Fortunately for Maddin, Congress had passed a law protecting workers from refusing to operate an unsafe vehicle, just as Maddin had refused to drive the trailer whose brakes weren’t working. The Tenth Circuit upheld an agency ruling favoring Maddin, but Gorsuch dissented. According to him, Maddin wasn’t “refusing to operate” anything at all; instead, he was choosing to operate the vehicle in a way that he’d been instructed not to. And that, wrote Gorsuch, isn’t covered by the law Congress passed to protect truckers, so the company was perfectly within its rights to fire him for not dying.
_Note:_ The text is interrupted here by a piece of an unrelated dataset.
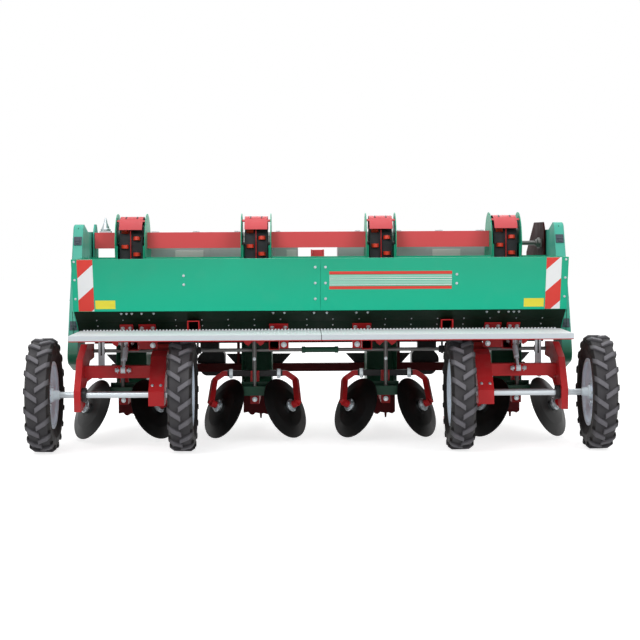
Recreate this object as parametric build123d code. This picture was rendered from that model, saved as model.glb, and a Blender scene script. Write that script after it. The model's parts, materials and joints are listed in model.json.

Sometimes the law requires a bad result. This wasn’t even close to being one of those times, as the other judges on the panel realized. Judge Gorsuch was like “Mr. Burns in a Robe.”

And in his joke to the Federalist Society, Justice Gorsuch was again channeling his inner Mr. Burns.

Had Mr. Maddin been in the audience, I don’t think he would have been laughing. I think he’d have been horrified that everyone else was laughing.

Alphonse Maddin is not a joke. His brush with death is not a joke. His being fired is not a joke. And the horror that millions of Americans experienced when they learned what Gorsuch had tried to do to him is not a joke.

Unless you’re Neil Gorsuch and a member of the Federalist Society. To them, Maddin’s a hilarious punchline.